Rotary to launch Project Sumitra - Towards Use of Sustainable Menstrual Hygiene Products


Targeting Better Health, Environment & Livelihoods for Women

On Girl Child Empowerment Day



The Rotary Club of Hyderabad Deccan (RCHD, along with partner clubs to launch Project Sumitra tomorrow in the city. The project is aimed towards encouraging and facilitating the use of sustainable menstrual hygiene products. The project targets better health, environment and livelihoods. The project will be announced on the eve of Girl Child Empowerment Day of Rotary International District 3150.

Under this project, Rotary District 3150 to get manufactured two products—


01. Re-usable Cloth Sanitary Pads and

02. Sanitary cups.


Both are biodegradable products. The launch will be announced in two functions to be held simultaneously on Sunday at Hyderabad Solitaire Global Schools, Attapur Branch, Sri Sai Janachaithanya Colony, Near Sunrise Valley, Upparpally, and also in Guntur.

The Project Sumitra aims to set up local production where local women will manufacture cloth pads.


Crash the supply chain costs to make safe and comfortable menstrual cups available at an affordable price. Train, equip and deploy trained Self-Help Groups to evangelize, teach & sell/distribute these products in local communities.

Made from organic and chemical-free fabrics, reusable sanitary pads are safe and easy to use. Menstrual cups are made from 100% medical-grade silicone and do not affect the body’s PH while reducing the risk of infection. Reusable products last for years and reduce the amount of landfill waste generated. Cloth pads are also easily compostable.


Convenience and low costs of reusable products can also reduce period truancy in schools, colleges & the workforce. Disposable products provide no benefit to the bottom of the pyramid - Reusable products are made and sold by women groups and distributed in the community by women and evangelists who become advisors. This network, built on personal connections and trust, is a powerful engine for future health and habit improvement initiatives.

It is a project of Rotary District 3150. The Rotary District along with the clubs will mobile self-help groups, train them to manufacture these sustainable products in mass scale and will also create employment for them in the process

Managing menstrual waste is a mammoth task. India has close to 12.3 billion disposable sanitary napkins to be taken care of every year. And the majority of them are not biodegradable or compostable.
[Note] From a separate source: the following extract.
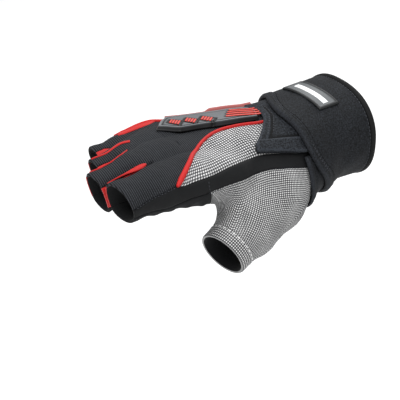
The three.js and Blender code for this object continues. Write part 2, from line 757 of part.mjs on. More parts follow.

Of 336 million menstruating women in India, about 36% use single-use disposable sanitary napkins - 12.3 billion pads annually - producing enormous menstrual waste. Bangalore, for example, alone produces approximately 90,000 kgs of sanitary waste per day. Indians pour Rs. 17,000 Cr annually on this environmentally terrible “necessity”. Importantly, disposable products are a veritable cornucopia of plastic - they cannot be recycled or reused, get dumped in landfills and will take 100’s of years to degrade and if burnt produce toxic dioxins & furans. Chemicals present in disposable napkins cause infections, rashes, and other health problems. They are also significantly costly.